> DATASET EXCERPT
▬▬▬▬▬▬▬▬▬▬
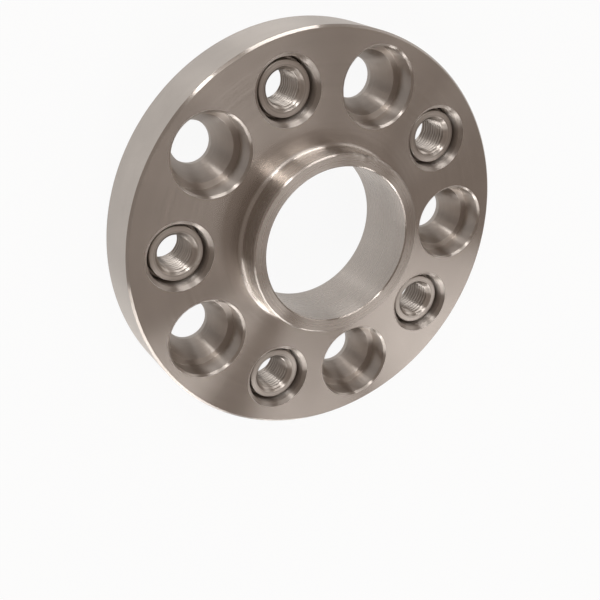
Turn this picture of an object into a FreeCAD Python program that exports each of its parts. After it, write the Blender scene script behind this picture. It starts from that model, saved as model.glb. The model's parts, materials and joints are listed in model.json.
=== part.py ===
import FreeCAD, Part
import math
import os

# Hub-centric wheel spacer: a turned flange with a hub ring, and five pressed-in threaded inserts.
# Millimetres. The bore's axis is Z, the face against the hub is at z = 0, and +Z points to the wheel.

UP = FreeCAD.Vector(0, 0, 1)
CENTRE = FreeCAD.Vector(0, 0, 0)

# Flange
outer_diameter = 149.0
flange_thickness = 20.0
rim_chamfer = 0.8

# Bore that sits on the car's hub
bore_diameter = 57.1
bore_lead_in = 2.5
bore_front_chamfer = 0.4

# Hub ring that centres the wheel
ring_diameter = 66.5
ring_height = 9.5
ring_chamfer = 0.5
ring_root_fillet = 1.6

# Both circles of holes: each insert lies this many degrees past the middle between two bolt holes
pitch_circle_diameter = 112.0
hole_count = 5
insert_extra_turn = 1.0

# Stepped holes for the bolts that hold the spacer to the hub
counterbore_diameter = 28.0
counterbore_depth = 8.6
counterbore_chamfer = 0.7
seat_diameter = 23.4
seat_angle = 48.0
bolt_clearance_diameter = 15.2
bolt_back_chamfer = 0.3

# Steel inserts that take the wheel's bolts
thread_minor_diameter = 12.38
countersink_diameter = 15.3
countersink_angle = 90.0
pilot_diameter = 19.6
pilot_length = 4.2
pilot_chamfer = 0.3
insert_front_recess = 3.0
knurl_diameter = 22.3
knurl_depth = 0.5
knurl_teeth = 26
knurl_chamfer = 0.7
head_diameter = 27.0
head_height = 4.0
head_chamfer = 0.5
insert_back_recess = 0.3

# Room round the inserts
knurl_clearance = 0.05
head_clearance = 0.2
insert_mouth_chamfer = 1.15
head_pocket_chamfer = 0.4

# How far a cutting tool runs past the face that it opens
overrun = 1.0


def section_point(radius, height):
    """Point of the XZ section plane at a radius and a height."""
    return FreeCAD.Vector(radius, 0, height)


def section_path(points):
    """Straight edges through (radius, height) points, in order."""
    return Part.makePolygon([section_point(*point) for point in points]).Edges


def revolved(edges):
    """Solid of revolution round Z from the edges of a closed section."""
    return Part.Face(Part.Wire(edges)).revolve(CENTRE, UP, 360)


def revolved_outline(points):
    """Solid of revolution round Z from the corners of a straight-sided section."""
    return revolved(section_path(points + points[:1]))


def flange_blank():
    """The turned blank: flange, root fillet, hub ring and bore in one closed section."""
    rim = outer_diameter / 2
    bore = bore_diameter / 2
    wall = ring_diameter / 2
    face = flange_thickness
    tip = flange_thickness + ring_height
    flange_side = [
        (bore + bore_lead_in, 0),
        (rim - rim_chamfer, 0),
        (rim, rim_chamfer),
        (rim, face - rim_chamfer),
        (rim - rim_chamfer, face),
        (wall + ring_root_fillet, face),
    ]
    ring_side = [
        (wall, face + ring_root_fillet),
        (wall, tip - ring_chamfer),
        (wall - ring_chamfer, tip),
        (bore + bore_front_chamfer, tip),
        (bore, tip - bore_front_chamfer),
        (bore, bore_lead_in),
        (bore + bore_lead_in, 0),
    ]
    reach = ring_root_fillet * (1 - math.sqrt(0.5))
    fillet_start = section_point(*flange_side[-1])
    fillet_middle = section_point(wall + reach, face + reach)
    fillet_end = section_point(*ring_side[0])
    fillet = Part.Arc(fillet_start, fillet_middle, fillet_end).toShape()
    return revolved(section_path(flange_side) + [fillet] + section_path(ring_side))


def bolt_hole_cutter():
    """Chamfered counterbore, flat floor, tapered bolt seat and clearance hole, on the Z axis."""
    counterbore = counterbore_diameter / 2
    seat = seat_diameter / 2
    hole = bolt_clearance_diameter / 2
    face = flange_thickness
    floor = face - counterbore_depth
    stepped_hole = revolved_outline([
        (0, face + overrun),
        (counterbore + counterbore_chamfer + overrun, face + overrun),
        (counterbore, face - counterbore_chamfer),
        (counterbore, floor),
        (hole, floor),
        (hole, bolt_back_chamfer),
        (hole + bolt_back_chamfer + overrun, -overrun),
        (0, -overrun),
    ])
    seat_tip = floor - seat / math.tan(math.radians(seat_angle / 2))
    seat_taper = revolved_outline([(0, floor), (seat, floor), (0, seat_tip)])
    return stepped_hole.fuse(seat_taper)


def insert_hole_cutter():
    """Chamfered through hole for the insert's barrel, with the head's pocket in the back face."""
    hole = knurl_diameter / 2 + knurl_clearance
    pocket = head_diameter / 2 + head_clearance
    face = flange_thickness
    head_seat = insert_back_recess + head_height
    return revolved_outline([
        (0, face + overrun),
        (hole + insert_mouth_chamfer + overrun, face + overrun),
        (hole, face - insert_mouth_chamfer),
        (hole, head_seat),
        (pocket, head_seat),
        (pocket, head_pocket_chamfer),
        (pocket + head_pocket_chamfer + overrun, -overrun),
        (0, -overrun),
    ])


def knurled_barrel(bottom, top):
    """Straight-knurled barrel: a star of flat-sided teeth, with both ends of the teeth chamfered."""
    crest = knurl_diameter / 2
    root = crest - knurl_depth
    star = []
    for index in range(2 * knurl_teeth):
        radius = root if index % 2 else crest
        angle = math.pi * index / knurl_teeth
        star.append(FreeCAD.Vector(radius * math.cos(angle), radius * math.sin(angle), bottom))
    teeth = Part.Face(Part.makePolygon(star + star[:1])).extrude(UP * (top - bottom))
    envelope = revolved_outline([
        (0, bottom),
        (crest, bottom),
        (crest, top - knurl_chamfer),
        (crest - knurl_chamfer, top),
        (0, top),
    ])
    return teeth.common(envelope)


def threaded_insert():
    """One insert on the Z axis: head at the back, knurled barrel, smooth pilot and threaded bore."""
    head_bottom = insert_back_recess
    head_top = head_bottom + head_height
    pilot_top = flange_thickness - insert_front_recess
    barrel_top = pilot_top - pilot_length
    head = head_diameter / 2
    pilot = pilot_diameter / 2
    core = revolved_outline([
        (0, head_bottom),
        (head - head_chamfer, head_bottom),
        (head, head_bottom + head_chamfer),
        (head, head_top),
        (pilot, head_top),
        (pilot, pilot_top - pilot_chamfer),
        (pilot - pilot_chamfer, pilot_top),
        (0, pilot_top),
    ])
    thread = thread_minor_diameter / 2
    countersink = countersink_diameter / 2
    sink_slope = math.tan(math.radians(countersink_angle / 2))
    sink_depth = (countersink - thread) / sink_slope
    overrun_width = overrun * sink_slope
    threaded_bore = revolved_outline([
        (0, head_bottom - overrun),
        (countersink + overrun_width, head_bottom - overrun),
        (thread, head_bottom + sink_depth),
        (thread, pilot_top - sink_depth),
        (countersink + overrun_width, pilot_top + overrun),
        (0, pilot_top + overrun),
    ])
    return core.fuse(knurled_barrel(head_top, barrel_top)).cut(threaded_bore).removeSplitter()


def round_the_circle(shape, first_angle):
    """Copies of a shape set on the pitch circle, one at every share of a full turn."""
    copies = []
    for index in range(hole_count):
        copy = shape.copy()
        copy.translate(FreeCAD.Vector(pitch_circle_diameter / 2, 0, 0))
        copy.rotate(CENTRE, UP, first_angle + index * 360 / hole_count)
        copies.append(copy)
    return copies


os.makedirs("parts", exist_ok=True)

first_bolt_angle = 0
first_insert_angle = first_bolt_angle + 180 / hole_count + insert_extra_turn

flange = flange_blank()
for cutter in round_the_circle(bolt_hole_cutter(), first_bolt_angle):
    flange = flange.cut(cutter)
for cutter in round_the_circle(insert_hole_cutter(), first_insert_angle):
    flange = flange.cut(cutter)
flange.exportStep("parts/flange_body.step")

for number, insert in enumerate(round_the_circle(threaded_insert(), first_insert_angle), start=1):
    insert.exportStep(f"parts/threaded_insert_{number}.step")
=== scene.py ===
import json
import math

import bmesh
import bpy
import numpy as np
from mathutils import Matrix, Vector


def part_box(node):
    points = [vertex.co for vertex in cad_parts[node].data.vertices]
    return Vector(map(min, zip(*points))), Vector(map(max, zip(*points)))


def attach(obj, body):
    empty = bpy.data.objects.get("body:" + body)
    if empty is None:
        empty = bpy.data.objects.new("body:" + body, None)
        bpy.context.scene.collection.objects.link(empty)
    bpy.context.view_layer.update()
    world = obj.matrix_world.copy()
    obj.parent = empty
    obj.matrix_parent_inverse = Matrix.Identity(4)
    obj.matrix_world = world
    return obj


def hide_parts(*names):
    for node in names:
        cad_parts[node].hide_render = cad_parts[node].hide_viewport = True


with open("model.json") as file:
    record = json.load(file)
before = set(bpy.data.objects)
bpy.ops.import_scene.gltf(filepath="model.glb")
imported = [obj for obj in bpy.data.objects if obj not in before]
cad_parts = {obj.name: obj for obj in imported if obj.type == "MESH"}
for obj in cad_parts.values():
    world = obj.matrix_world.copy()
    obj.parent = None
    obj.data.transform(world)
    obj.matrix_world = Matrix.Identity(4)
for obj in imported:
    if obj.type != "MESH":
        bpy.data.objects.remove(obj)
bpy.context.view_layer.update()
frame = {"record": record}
MOUNTS = {mount["name"]: mount for mount in frame["record"]["mounts"]}
MM = 0.001

# Sizes taken from the frame, in metres
OUTER_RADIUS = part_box("flange_body")[1].x
RING_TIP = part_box("flange_body")[1].z
FACE_HEIGHT = MOUNTS["wheel_face"]["pos_m"][2]
BORE_RADIUS = MOUNTS["hub_bore"]["dims"]["r_mm"] * MM
RING_RADIUS = MOUNTS["wheel_spigot"]["dims"]["r_mm"] * MM
PITCH_RADIUS = MOUNTS["hub_bolt_circle"]["dims"]["pcd_mm"] / 2 * MM
HOLE_COUNT = MOUNTS["hub_bolt_circle"]["dims"]["count"]
BOLT_HOLE_RADIUS = MOUNTS["hub_bolt_circle"]["dims"]["hole_r_mm"] * MM
THREAD_MINOR_RADIUS = MOUNTS["wheel_bolt_circle"]["dims"]["hole_r_mm"] * MM
INSERT_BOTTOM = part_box("threaded_insert_1")[0].z
INSERT_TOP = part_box("threaded_insert_1")[1].z
INSERT_NODES = [f"threaded_insert_{number}" for number in range(1, HOLE_COUNT + 1)]
INSERT_CENTRES = [MOUNTS[f"wheel_thread_{number}"]["pos_m"][:2] for number in range(1, HOLE_COUNT + 1)]
PART_AXIS = (0, 0)
FIRST_INSERT_ANGLE = math.atan2(INSERT_CENTRES[0][1], INSERT_CENTRES[0][0])
HOLE_SPACING = 2 * math.pi / HOLE_COUNT

# The flange's turned edges
EDGE_BREAK = 0.12 * MM
RIM_CHAMFER = 0.8 * MM
BORE_LEAD_IN = 2.5 * MM
BORE_FRONT_CHAMFER = 0.4 * MM
RING_CHAMFER = 0.5 * MM
RING_ROOT_FILLET = 1.6 * MM

# The bolt holes
COUNTERBORE_RADIUS = 14.0 * MM
COUNTERBORE_DEPTH = 8.6 * MM
COUNTERBORE_CHAMFER = 0.7 * MM
SEAT_RADIUS = 11.7 * MM
SEAT_HALF_ANGLE = math.radians(24)
BOLT_BACK_CHAMFER = 0.3 * MM

# The insert holes and the inserts
KNURL_RADIUS = 11.15 * MM
KNURL_CLEARANCE = 0.05 * MM
KNURL_DEPTH = 0.5 * MM
KNURL_TEETH = 26
KNURL_CHAMFER = 0.7 * MM
PILOT_RADIUS = 9.8 * MM
PILOT_LENGTH = 4.2 * MM
PILOT_CHAMFER = 0.3 * MM
COUNTERSINK_RADIUS = 7.65 * MM
HEAD_RADIUS = 13.5 * MM
HEAD_HEIGHT = 4.0 * MM
HEAD_CHAMFER = 0.5 * MM
HEAD_CLEARANCE = 0.2 * MM
INSERT_MOUTH_CHAMFER = 1.15 * MM
HEAD_POCKET_CHAMFER = 0.4 * MM
THREAD_PITCH = 1.5 * MM
THREAD_MAJOR_RADIUS = 7.0 * MM
THREAD_STEEPNESS = math.tan(math.radians(60))

# Knocks in the ring's outer edge: angle in degrees, then height, reach and depth. The rows are the distances from
# the edge at which the ring is divided more finely for them.
RING_KNOCKS = [
    (80.5, 28.3 * MM, 0.9 * MM, 0.35 * MM),
    (75.5, 28.9 * MM, 1.2 * MM, 0.40 * MM),
    (71.3, 29.3 * MM, 0.7 * MM, 0.30 * MM),
    (66.0, 29.1 * MM, 1.0 * MM, 0.15 * MM),
    (51.0, 29.0 * MM, 0.8 * MM, 0.20 * MM),
]
KNOCK_ROWS = (1.1 * MM, 1.7 * MM, 2.5 * MM)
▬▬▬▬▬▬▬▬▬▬
Return only the lines spanning from the first line of the material through the line with "CENTRE = FreeCAD.Vector(0, 0, 0)", copied exactly, both ends kept.

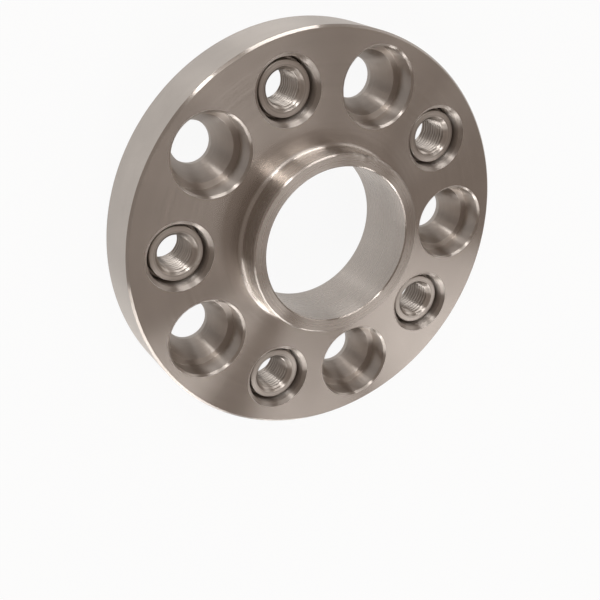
Turn this picture of an object into a FreeCAD Python program that exports each of its parts. After it, write the Blender scene script behind this picture. It starts from that model, saved as model.glb. The model's parts, materials and joints are listed in model.json.
=== part.py ===
import FreeCAD, Part
import math
import os

# Hub-centric wheel spacer: a turned flange with a hub ring, and five pressed-in threaded inserts.
# Millimetres. The bore's axis is Z, the face against the hub is at z = 0, and +Z points to the wheel.

UP = FreeCAD.Vector(0, 0, 1)
CENTRE = FreeCAD.Vector(0, 0, 0)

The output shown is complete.